→ **WHAT YOU HAVE TO DO**: Could you give the data below again, exactly and completely?

Records excerpted from a collection
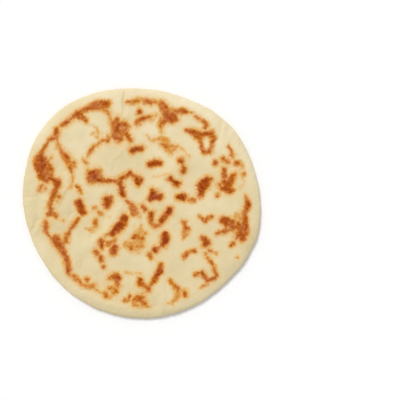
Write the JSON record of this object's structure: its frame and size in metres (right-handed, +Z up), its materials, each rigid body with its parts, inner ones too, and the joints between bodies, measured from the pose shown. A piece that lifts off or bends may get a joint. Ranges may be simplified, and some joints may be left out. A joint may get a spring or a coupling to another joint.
{
  "type": "pita bread",
  "caption": "Round flat pita bread with a rolled pale rim, a softly puffed top and rust-brown griddle marks, lying on its flat underside.",
  "frame": {"origin": "middle of the box round the bread, on the surface that it lies on", "axes": "+Z is up out of the browned top, +X runs across the widest way, +Y follows from them"},
  "size_m": [0.246, 0.238, 0.0118],
  "materials": {
    "baked_crust": "matte"
  },
  "bodies": {
    "root": {"pita_bread": "baked_crust"}
  },
  "joints": []
}
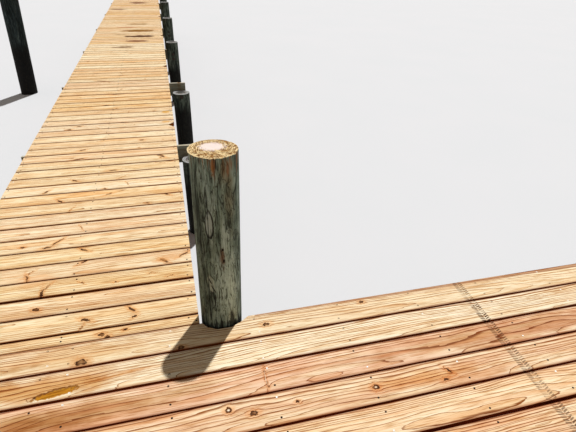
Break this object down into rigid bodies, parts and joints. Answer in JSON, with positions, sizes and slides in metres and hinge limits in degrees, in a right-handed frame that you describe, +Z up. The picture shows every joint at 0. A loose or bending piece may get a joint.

→ **IN RESPONSE**:
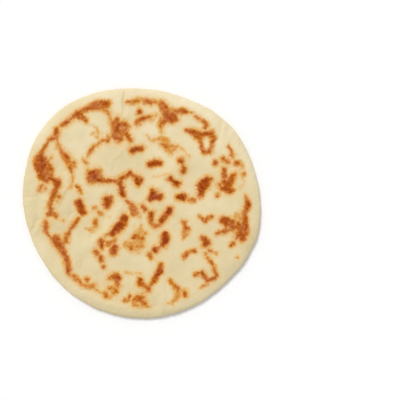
Write the JSON record of this object's structure: its frame and size in metres (right-handed, +Z up), its materials, each rigid body with its parts, inner ones too, and the joints between bodies, measured from the pose shown. A piece that lifts off or bends may get a joint. Ranges may be simplified, and some joints may be left out. A joint may get a spring or a coupling to another joint.
{
  "type": "pita bread",
  "caption": "Round flat pita bread with a rolled pale rim, a softly puffed top and rust-brown griddle marks, lying on its flat underside.",
  "frame": {"origin": "middle of the box round the bread, on the surface that it lies on", "axes": "+Z is up out of the browned top, +X runs across the widest way, +Y follows from them"},
  "size_m": [0.246, 0.238, 0.0118],
  "materials": {
    "baked_crust": "matte"
  },
  "bodies": {
    "root": {"pita_bread": "baked_crust"}
  },
  "joints": []
}
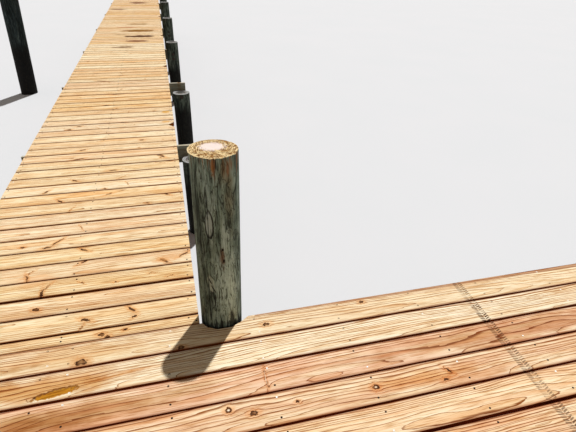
Break this object down into rigid bodies, parts and joints. Answer in JSON, with positions, sizes and slides in metres and hinge limits in degrees, in a right-handed frame that you describe, +Z up. The picture shows every joint at 0. A loose or bending piece may get a joint.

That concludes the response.